We will hold a poster session in which you will present the results of your projects is form of a poster. The poster session will happen on March 9th, 2:00-5:00pm, at AT&T patio (the lawn behind Gates building). Poster boards and easels will be provided.

Example Project Reports

Your project reports should structure like a computer vision conference paper (CVPR, ECCV, ICCV, etc.). You can find publications from Stanford Vision Lab from here. In addition, you may also take a look at some previous projects from other Stanford CS classes, such as CS221, CS229 and CS224W

Collaboration Policy

You can work in teams of up to 3 people (note: in 2015 this was 2, we're changing this to 3 in 2016).

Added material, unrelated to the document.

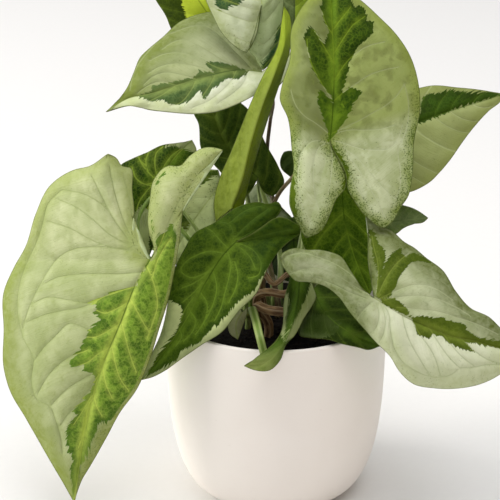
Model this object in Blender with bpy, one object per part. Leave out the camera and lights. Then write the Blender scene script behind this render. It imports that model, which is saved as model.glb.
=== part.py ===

We do expect that projects done with 3 people have more impressive writeup and results than projects done with 2 people. To get a sense for the scope and expectations for 2-people projects have a look at project reports from the last year.

Honor Code

You may consult any papers, books, online references, or publicly available implementations for ideas and code that you may want to incorporate into your strategy or algorithm, so long as you clearly cite your sources in your code and your writeup. However, under no circumstances may you look at another group’s code or incorporate their code into your project.

If you are doing a similar project for another class, you must make this clear and write down the exact portion of the project that is being counted for CS231n.